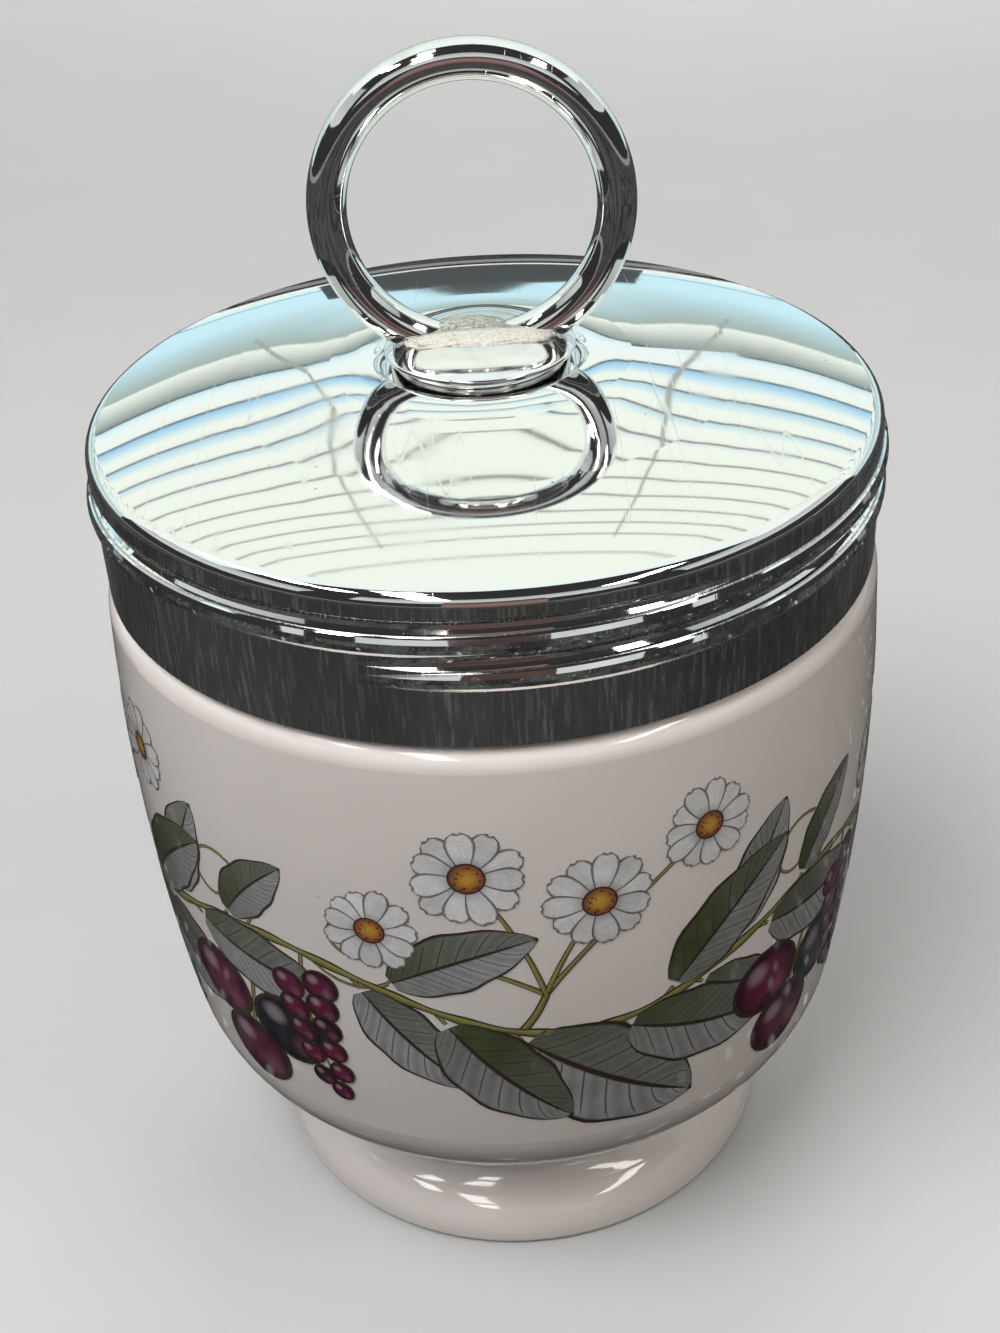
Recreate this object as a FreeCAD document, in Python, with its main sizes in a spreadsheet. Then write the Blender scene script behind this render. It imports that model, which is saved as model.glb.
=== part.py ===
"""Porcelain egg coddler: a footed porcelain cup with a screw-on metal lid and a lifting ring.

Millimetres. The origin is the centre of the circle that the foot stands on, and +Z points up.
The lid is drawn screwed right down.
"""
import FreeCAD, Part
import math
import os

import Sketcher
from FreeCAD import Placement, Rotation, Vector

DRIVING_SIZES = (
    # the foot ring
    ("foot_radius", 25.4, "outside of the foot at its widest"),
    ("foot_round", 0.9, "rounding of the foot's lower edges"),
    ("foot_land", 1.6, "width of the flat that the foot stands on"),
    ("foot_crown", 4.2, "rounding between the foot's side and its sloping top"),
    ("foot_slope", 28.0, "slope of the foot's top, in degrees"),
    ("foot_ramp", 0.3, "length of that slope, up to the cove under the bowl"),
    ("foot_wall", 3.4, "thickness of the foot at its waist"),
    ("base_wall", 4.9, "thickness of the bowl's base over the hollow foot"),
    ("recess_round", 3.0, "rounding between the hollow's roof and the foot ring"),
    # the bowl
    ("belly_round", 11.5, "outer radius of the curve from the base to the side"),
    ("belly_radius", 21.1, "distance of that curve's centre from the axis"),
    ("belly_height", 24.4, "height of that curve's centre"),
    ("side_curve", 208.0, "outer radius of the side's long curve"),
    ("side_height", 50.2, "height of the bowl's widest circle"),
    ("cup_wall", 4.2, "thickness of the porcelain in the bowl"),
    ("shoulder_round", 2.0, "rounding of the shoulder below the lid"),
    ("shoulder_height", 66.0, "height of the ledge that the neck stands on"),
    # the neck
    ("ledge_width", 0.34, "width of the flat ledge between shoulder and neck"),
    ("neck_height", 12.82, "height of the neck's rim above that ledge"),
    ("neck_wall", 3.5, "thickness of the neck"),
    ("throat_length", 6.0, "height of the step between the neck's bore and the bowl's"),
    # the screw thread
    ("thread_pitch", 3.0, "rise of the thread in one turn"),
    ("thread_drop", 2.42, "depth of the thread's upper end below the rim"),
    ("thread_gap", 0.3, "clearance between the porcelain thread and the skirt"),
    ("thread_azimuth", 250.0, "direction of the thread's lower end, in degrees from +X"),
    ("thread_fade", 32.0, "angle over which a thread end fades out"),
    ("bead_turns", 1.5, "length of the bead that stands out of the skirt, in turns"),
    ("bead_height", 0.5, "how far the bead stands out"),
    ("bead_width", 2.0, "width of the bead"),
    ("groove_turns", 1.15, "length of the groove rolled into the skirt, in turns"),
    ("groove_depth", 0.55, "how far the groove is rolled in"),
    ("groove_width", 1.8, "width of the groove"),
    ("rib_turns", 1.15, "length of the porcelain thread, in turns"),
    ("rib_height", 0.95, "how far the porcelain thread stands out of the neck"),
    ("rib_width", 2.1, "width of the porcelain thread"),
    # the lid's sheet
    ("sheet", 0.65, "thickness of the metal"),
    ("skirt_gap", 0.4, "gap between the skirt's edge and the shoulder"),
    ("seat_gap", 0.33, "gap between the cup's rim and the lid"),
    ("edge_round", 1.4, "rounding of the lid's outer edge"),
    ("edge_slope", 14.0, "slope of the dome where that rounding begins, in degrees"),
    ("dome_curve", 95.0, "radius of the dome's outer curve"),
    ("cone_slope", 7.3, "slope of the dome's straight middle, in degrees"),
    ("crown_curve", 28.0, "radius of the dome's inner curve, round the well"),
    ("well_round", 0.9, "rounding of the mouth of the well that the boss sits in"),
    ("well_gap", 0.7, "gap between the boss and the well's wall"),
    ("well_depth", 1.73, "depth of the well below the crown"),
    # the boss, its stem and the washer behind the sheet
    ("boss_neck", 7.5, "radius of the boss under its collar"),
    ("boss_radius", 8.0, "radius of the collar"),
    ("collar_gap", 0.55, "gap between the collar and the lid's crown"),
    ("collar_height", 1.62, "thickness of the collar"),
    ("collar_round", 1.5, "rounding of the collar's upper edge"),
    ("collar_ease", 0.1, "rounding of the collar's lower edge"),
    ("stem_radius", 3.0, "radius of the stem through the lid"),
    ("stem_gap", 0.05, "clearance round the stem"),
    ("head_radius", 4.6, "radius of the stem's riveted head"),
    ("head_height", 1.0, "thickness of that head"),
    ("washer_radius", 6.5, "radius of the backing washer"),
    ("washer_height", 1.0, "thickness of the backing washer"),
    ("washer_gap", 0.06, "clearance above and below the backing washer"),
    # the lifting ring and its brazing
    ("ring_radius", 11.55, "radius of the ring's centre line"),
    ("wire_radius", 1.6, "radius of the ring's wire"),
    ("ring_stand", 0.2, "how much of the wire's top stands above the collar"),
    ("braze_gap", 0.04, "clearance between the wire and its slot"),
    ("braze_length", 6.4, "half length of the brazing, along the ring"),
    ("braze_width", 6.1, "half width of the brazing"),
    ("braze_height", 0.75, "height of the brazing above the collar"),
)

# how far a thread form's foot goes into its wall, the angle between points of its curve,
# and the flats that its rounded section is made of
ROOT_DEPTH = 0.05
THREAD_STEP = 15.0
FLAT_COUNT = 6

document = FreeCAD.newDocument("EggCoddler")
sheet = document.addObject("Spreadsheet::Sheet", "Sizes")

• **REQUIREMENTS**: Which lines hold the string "with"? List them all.

• **RESULT BELOW**:
Recreate this object as a FreeCAD document, in Python, with its main sizes in a spreadsheet. Then write the Blender scene script behind this render. It imports that model, which is saved as model.glb.
"""Porcelain egg coddler: a footed porcelain cup with a screw-on metal lid and a lifting ring.